La obra terminó, los aplausos duraron una merecida eternidad, y después salimos del teatro. A los dos nos había encantado la obra, y nos fuimos a tomar una cerveza para comentarla. Antes de llegar Ángela me preguntó por el segundo caramelo. Me dio un poco de vergüenza explicarle lo que había pasado y en lo que había pensado, pero lo hice. Le conté entonces que, después de sentirme identificado a través del caramelo, primero con la idea de los grafos y después con la de los números de granizo, lo único que me quedaba pendiente era encontrar algo dentro de mí que le diera sentido a que uno más uno podría ser igual a uno. Ángela me miró con unos ojos traviesos y sonrientes, y se tomó un tiempo para hablar. Se paró, me cogió una mano con la suya, y con la otra buscó algo en su bolsa. Tardé poco en adivinar qué hacía. En efecto, sacó un tercer caramelo, abrió la mano para mostrármelo, y me dijo:

-Se te escapó el primer caramelo… Y te tragaste el segundo caramelo.

Mientras decía esto movió el dedo índice dos veces, representando la suma de uno más uno. Como si estuviera haciéndome un truco de magia, me acercó entonces el tercer caramelo.

-¿Cuántos caramelos ves aquí?

-Uno -le respondí.

-Pues ya lo tienes. Uno más uno es igual a uno.

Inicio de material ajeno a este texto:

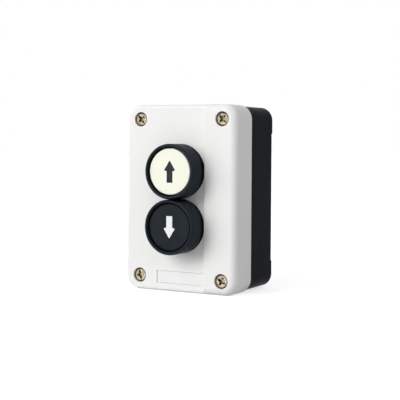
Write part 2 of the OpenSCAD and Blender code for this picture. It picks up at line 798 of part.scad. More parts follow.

Después de aquello, no había otra opción que reírnos. Hoy, días después, escribo sobre ello sin la menor idea ni de la utilidad, ni del significado de lo que pasó. Tampoco sé por qué lo estoy escribiendo. La única moraleja que se me ocurre es que sí, que debería ir más al teatro. Así que, Ángela, si estás leyendo esto, haz el favor de mirar el correo. Te he enviado un enlace con una obra que tiene buena pinta. Es en Barcelona, pero si te apetece podemos ir a verla. Ah, y no te preocupes. Esta vez llevo yo los caramelos.